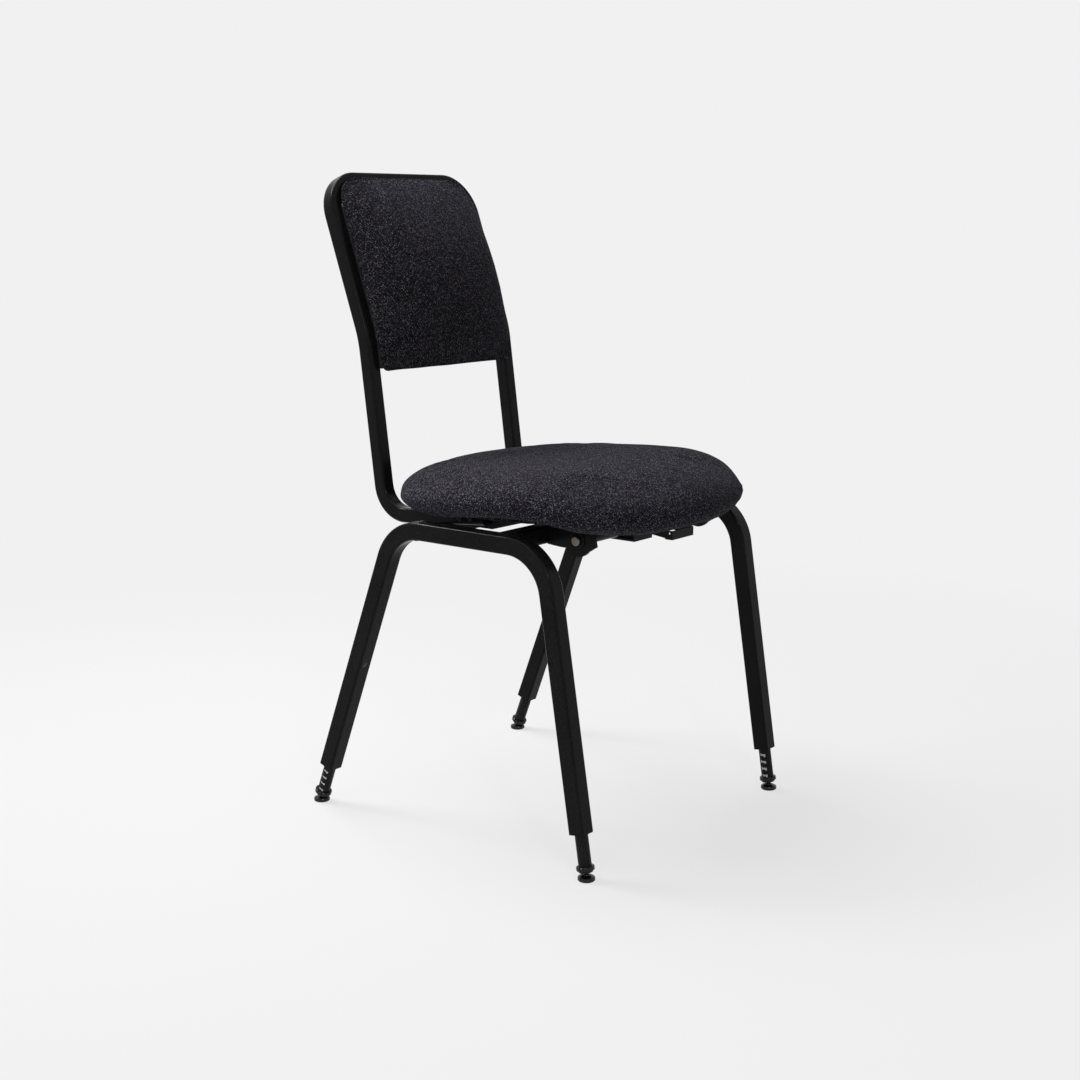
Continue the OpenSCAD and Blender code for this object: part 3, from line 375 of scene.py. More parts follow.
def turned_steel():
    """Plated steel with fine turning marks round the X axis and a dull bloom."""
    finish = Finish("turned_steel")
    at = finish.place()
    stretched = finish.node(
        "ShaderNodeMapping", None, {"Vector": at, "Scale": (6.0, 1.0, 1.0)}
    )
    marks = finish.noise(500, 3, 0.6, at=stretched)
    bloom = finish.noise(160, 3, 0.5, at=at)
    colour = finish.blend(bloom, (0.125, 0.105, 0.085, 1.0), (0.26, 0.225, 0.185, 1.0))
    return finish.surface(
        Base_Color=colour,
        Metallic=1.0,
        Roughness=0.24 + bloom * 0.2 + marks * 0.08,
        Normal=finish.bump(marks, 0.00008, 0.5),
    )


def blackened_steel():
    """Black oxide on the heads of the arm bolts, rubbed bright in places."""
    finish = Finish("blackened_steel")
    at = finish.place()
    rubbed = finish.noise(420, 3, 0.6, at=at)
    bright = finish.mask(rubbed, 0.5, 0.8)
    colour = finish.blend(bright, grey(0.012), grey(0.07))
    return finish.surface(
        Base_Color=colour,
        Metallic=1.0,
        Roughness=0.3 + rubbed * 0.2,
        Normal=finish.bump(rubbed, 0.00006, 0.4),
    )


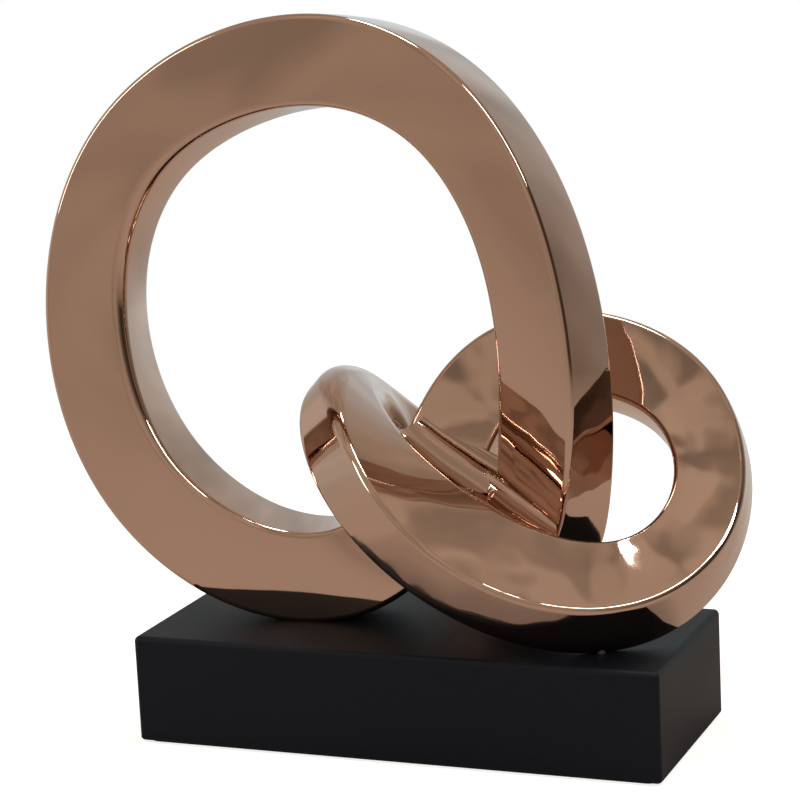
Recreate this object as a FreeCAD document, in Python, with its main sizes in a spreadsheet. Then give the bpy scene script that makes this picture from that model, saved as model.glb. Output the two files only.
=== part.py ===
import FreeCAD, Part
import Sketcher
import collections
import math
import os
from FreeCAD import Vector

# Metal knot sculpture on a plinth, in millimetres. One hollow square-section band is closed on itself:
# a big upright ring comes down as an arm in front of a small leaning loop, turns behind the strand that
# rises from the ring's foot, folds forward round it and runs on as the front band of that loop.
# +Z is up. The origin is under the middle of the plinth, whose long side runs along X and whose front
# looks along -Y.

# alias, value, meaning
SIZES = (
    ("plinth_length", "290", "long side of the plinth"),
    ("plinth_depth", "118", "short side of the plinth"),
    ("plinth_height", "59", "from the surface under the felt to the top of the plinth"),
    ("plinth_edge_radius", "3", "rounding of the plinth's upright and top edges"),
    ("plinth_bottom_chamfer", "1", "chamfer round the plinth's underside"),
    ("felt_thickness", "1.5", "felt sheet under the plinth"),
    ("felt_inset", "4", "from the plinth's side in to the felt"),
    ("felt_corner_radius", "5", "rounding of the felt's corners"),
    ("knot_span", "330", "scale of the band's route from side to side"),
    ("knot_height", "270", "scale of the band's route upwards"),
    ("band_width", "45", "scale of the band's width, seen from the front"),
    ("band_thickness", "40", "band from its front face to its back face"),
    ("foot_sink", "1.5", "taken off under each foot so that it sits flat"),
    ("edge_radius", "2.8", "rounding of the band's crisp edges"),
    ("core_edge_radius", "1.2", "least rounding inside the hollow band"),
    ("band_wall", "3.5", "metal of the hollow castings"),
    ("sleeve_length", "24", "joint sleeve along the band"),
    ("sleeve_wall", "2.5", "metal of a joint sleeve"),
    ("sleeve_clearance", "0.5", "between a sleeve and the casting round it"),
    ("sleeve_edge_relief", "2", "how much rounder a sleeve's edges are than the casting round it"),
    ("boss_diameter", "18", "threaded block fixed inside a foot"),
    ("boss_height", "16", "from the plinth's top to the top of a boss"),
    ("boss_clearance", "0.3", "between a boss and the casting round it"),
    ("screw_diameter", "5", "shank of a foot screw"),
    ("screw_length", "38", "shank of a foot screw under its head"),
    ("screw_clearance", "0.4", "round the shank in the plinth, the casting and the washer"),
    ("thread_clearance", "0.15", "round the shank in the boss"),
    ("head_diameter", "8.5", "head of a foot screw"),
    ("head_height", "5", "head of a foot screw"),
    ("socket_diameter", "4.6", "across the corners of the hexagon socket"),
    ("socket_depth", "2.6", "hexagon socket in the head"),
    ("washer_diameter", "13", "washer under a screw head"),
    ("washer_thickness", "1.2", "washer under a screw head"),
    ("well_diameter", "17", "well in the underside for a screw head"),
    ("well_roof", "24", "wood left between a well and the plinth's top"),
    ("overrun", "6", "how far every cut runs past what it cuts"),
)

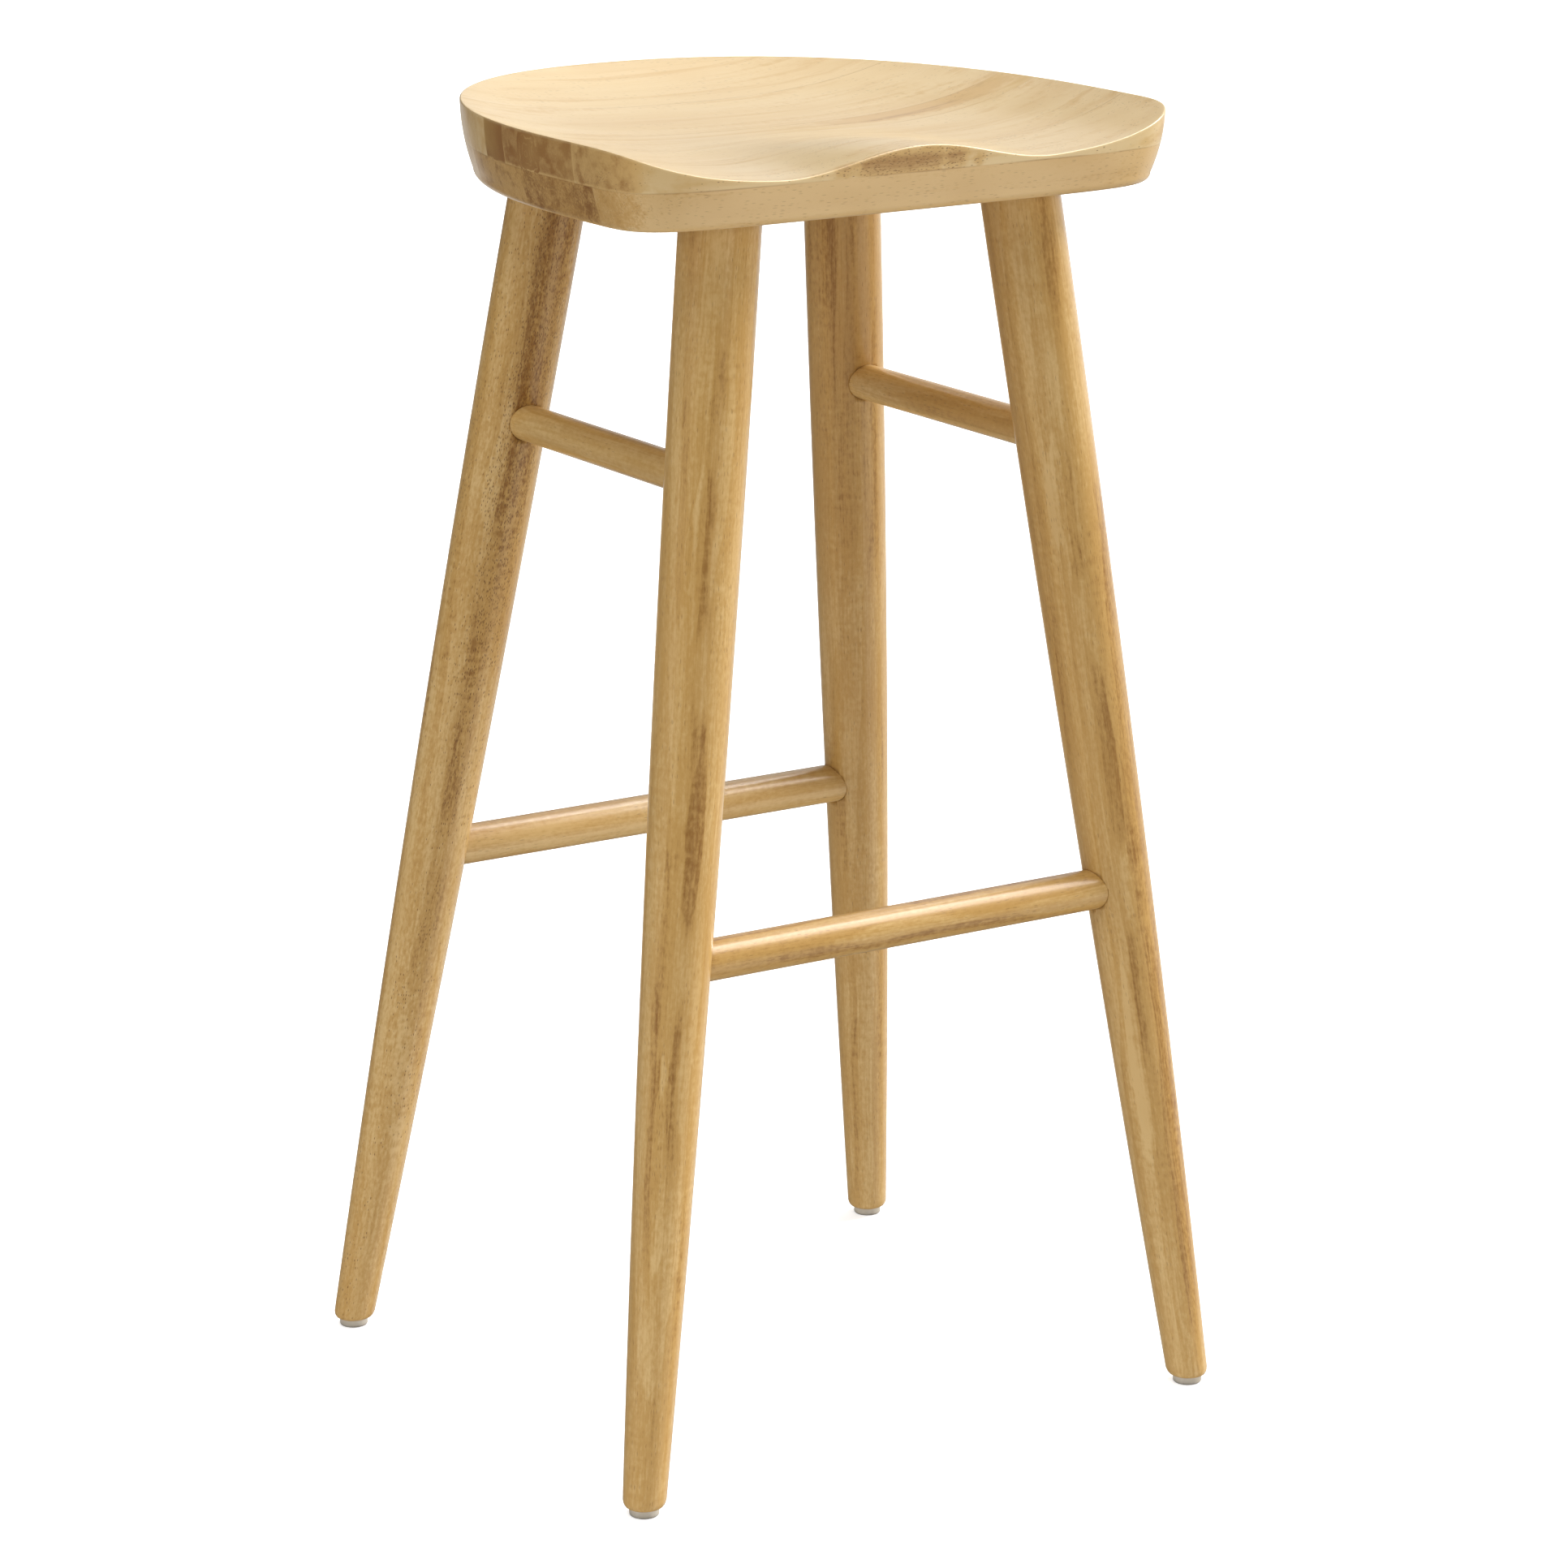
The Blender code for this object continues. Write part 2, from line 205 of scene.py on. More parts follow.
____
Reproduce, please, the lines of the material from its first line down to the line containing "from FreeCAD import Vector", keeping both ends and nothing beyond them.

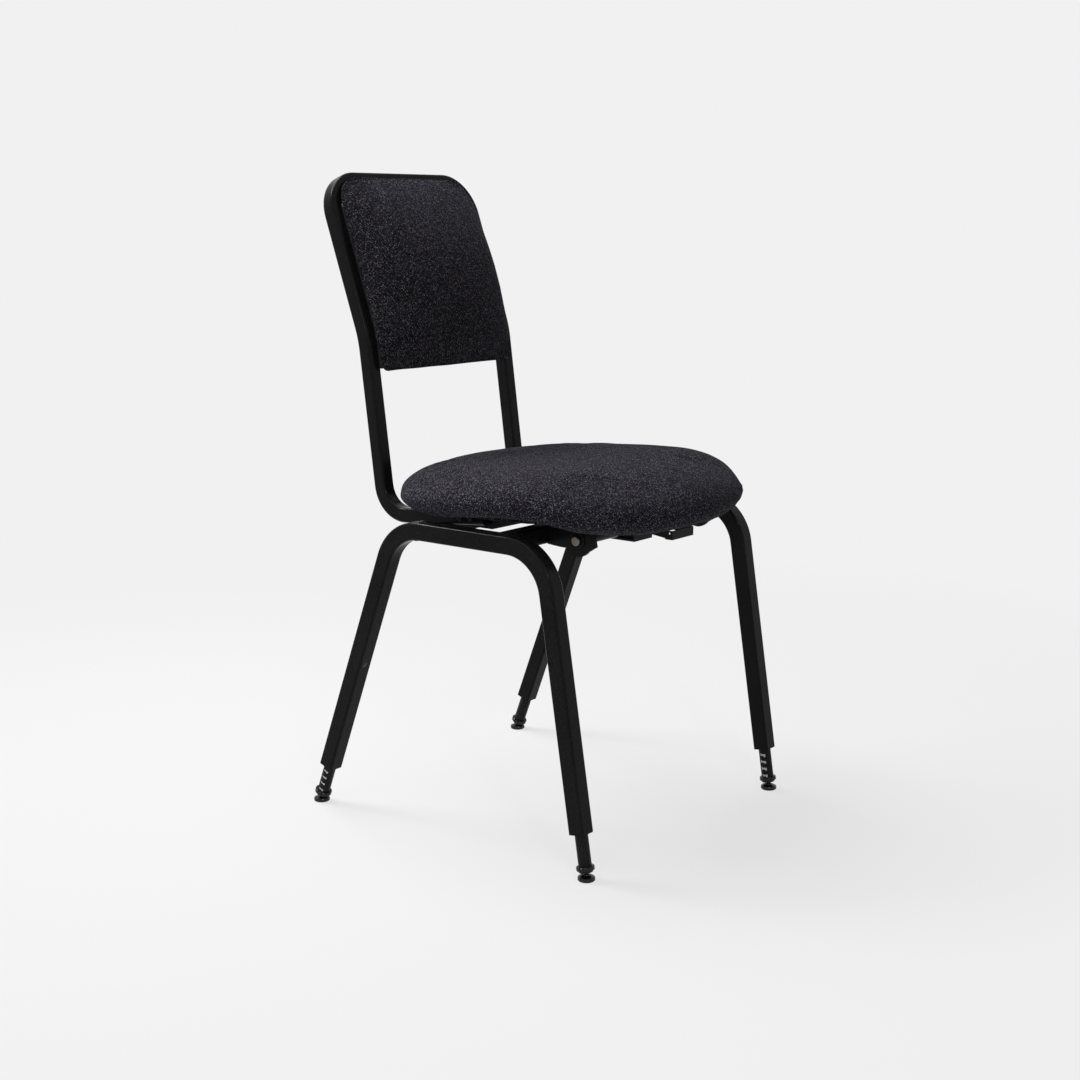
Continue the OpenSCAD and Blender code for this object: part 3, from line 375 of scene.py. More parts follow.
def turned_steel():
    """Plated steel with fine turning marks round the X axis and a dull bloom."""
    finish = Finish("turned_steel")
    at = finish.place()
    stretched = finish.node(
        "ShaderNodeMapping", None, {"Vector": at, "Scale": (6.0, 1.0, 1.0)}
    )
    marks = finish.noise(500, 3, 0.6, at=stretched)
    bloom = finish.noise(160, 3, 0.5, at=at)
    colour = finish.blend(bloom, (0.125, 0.105, 0.085, 1.0), (0.26, 0.225, 0.185, 1.0))
    return finish.surface(
        Base_Color=colour,
        Metallic=1.0,
        Roughness=0.24 + bloom * 0.2 + marks * 0.08,
        Normal=finish.bump(marks, 0.00008, 0.5),
    )


def blackened_steel():
    """Black oxide on the heads of the arm bolts, rubbed bright in places."""
    finish = Finish("blackened_steel")
    at = finish.place()
    rubbed = finish.noise(420, 3, 0.6, at=at)
    bright = finish.mask(rubbed, 0.5, 0.8)
    colour = finish.blend(bright, grey(0.012), grey(0.07))
    return finish.surface(
        Base_Color=colour,
        Metallic=1.0,
        Roughness=0.3 + rubbed * 0.2,
        Normal=finish.bump(rubbed, 0.00006, 0.4),
    )


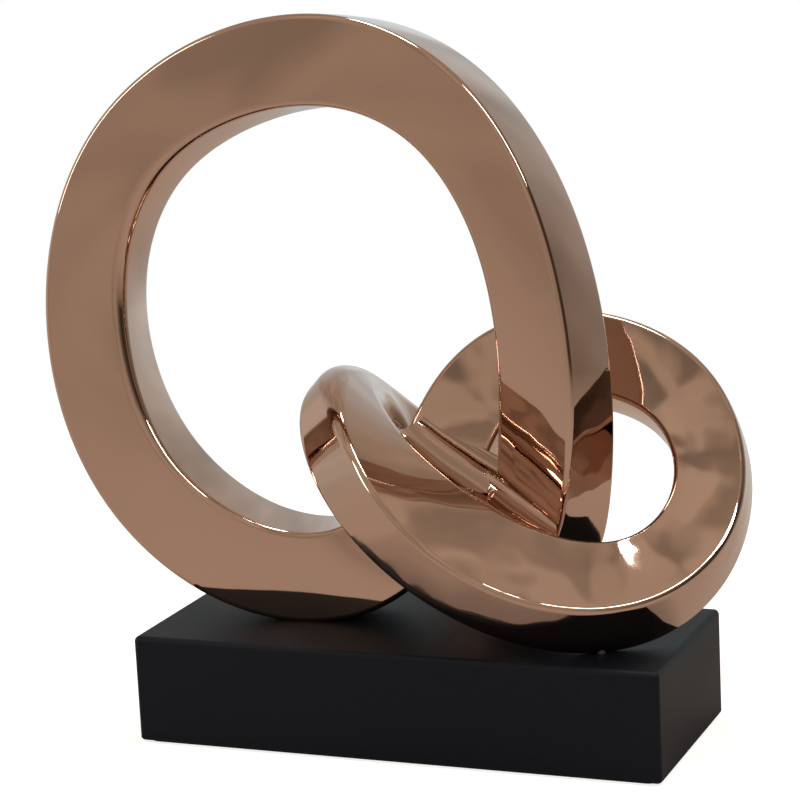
Recreate this object as a FreeCAD document, in Python, with its main sizes in a spreadsheet. Then give the bpy scene script that makes this picture from that model, saved as model.glb. Output the two files only.
=== part.py ===
import FreeCAD, Part
import Sketcher
import collections
import math
import os
from FreeCAD import Vector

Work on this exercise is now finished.